(Aim of the exercise)
Find the word "materials" in the data. Return every line where it appears.

(Data extract)
***

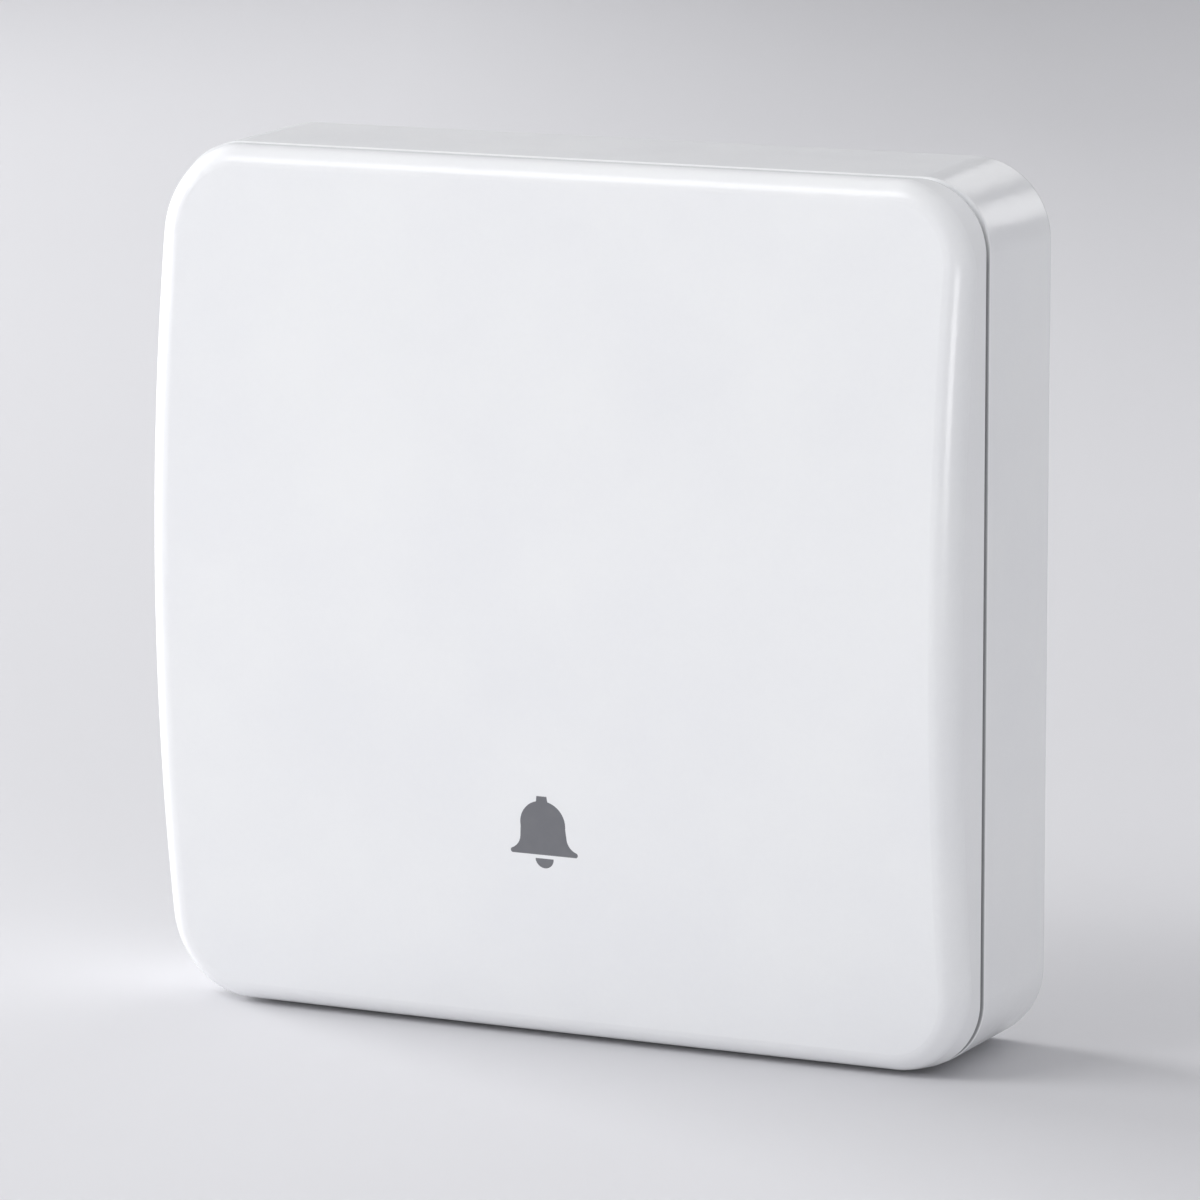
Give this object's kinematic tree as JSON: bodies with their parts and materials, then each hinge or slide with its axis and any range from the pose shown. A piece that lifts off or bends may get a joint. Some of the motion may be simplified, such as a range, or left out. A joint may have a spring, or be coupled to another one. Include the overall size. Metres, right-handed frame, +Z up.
{
  "type": "doorbell push button",
  "caption": "Square wall-mounted bell push: a plain box housing whose crowned front plate hinges at its top edge, springs outward and works a leaf switch behind a bell mark.",
  "frame": {"origin": "centre of the wall face, in the plane that lies on the wall", "axes": "+Y into the wall, so the front plate faces -Y; +Z up; +X to the right seen from the front"},
  "size_m": [0.0868, 0.0239, 0.0868],
  "materials": {
    "housing_white": "satin moulded plastic",
    "seal_rubber": "soft matt rubber",
    "grommet_rubber": "matt rubber",
    "chassis_plastic": "plain moulded plastic",
    "zinc_steel": "zinc plated",
    "plate_white": "smooth satin gloss plastic",
    "mark_grey": "flat grey inlay",
    "switch_dark": "matt moulded plastic",
    "switch_grey": "matt moulded plastic",
    "plunger_white": "smooth acetal",
    "strip_brass": "plain stamped brass",
    "contact_metal": "plated contact face",
    "leaf_bronze": "rolled spring bronze",
    "block_black": "moulded phenolic",
    "pin_steel": "ground steel",
    "spring_steel": "drawn spring wire",
    "pad_rubber": "matt rubber",
    "clamp_brass": "nickel free brass"
  },
  "bodies": {
    "housing": {"rear_housing": "housing_white", "wall_seal": "seal_rubber", "cable_grommet": "grommet_rubber", "chassis": "chassis_plastic", "fixing_screws": "zinc_steel", "switch_base": "switch_dark", "switch_cap": "switch_grey", "switch_screws": "zinc_steel", "common_strip": "strip_brass", "contact_strip": "strip_brass", "fixed_contact": "contact_metal", "terminal_block": "block_black", "terminal_screws": "zinc_steel", "hinge_pin_left": "pin_steel", "hinge_pin_right": "pin_steel", "return_spring_left": "spring_steel", "return_spring_right": "spring_steel", "stop_pad_left": "pad_rubber", "stop_pad_right": "pad_rubber", "terminal_clamp_left": "clamp_brass", "terminal_clamp_right": "clamp_brass"},
    "press_plate": {"press_plate": "plate_white", "bell_mark": "mark_grey"},
    "plunger": {"switch_plunger": "plunger_white"},
    "leaf": {"contact_leaf": "leaf_bronze", "leaf_contact": "contact_metal"}
  },
  "joints": [
    {"name": "plate_hinge", "type": "hinge", "parent": "housing", "child": "press_plate", "pos_m": [0, -0.01423, 0.037], "axis": [1, 0, 0], "range_deg": [0, 0.4297], "stiffness_Nm_per_rad": 4, "springref_deg": -2.01, "deforming": ["return_spring_left", "return_spring_right"]},
    {"name": "plunger_slide", "type": "slide", "parent": "housing", "child": "plunger", "axis": [0, 1, 0], "range_m": [0, 0.00045]},
    {"name": "leaf_flex", "type": "hinge", "parent": "housing", "child": "leaf", "pos_m": [-0.0066, -0.01564, -0.0218], "axis": [0, 0, 1], "range_deg": [0, 3.85]}
  ],
  "couplings": [
    {"joint": "plunger_slide", "follows": "plate_hinge", "m_per_rad": 0.0588},
    {"joint": "leaf_flex", "follows": "plate_hinge", "ratio": 8.9091}
  ]
}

***

(Correct answer)
Give this object's kinematic tree as JSON: bodies with their parts and materials, then each hinge or slide with its axis and any range from the pose shown. A piece that lifts off or bends may get a joint. Some of the motion may be simplified, such as a range, or left out. A joint may have a spring, or be coupled to another one. Include the overall size. Metres, right-handed frame, +Z up.
  "materials": {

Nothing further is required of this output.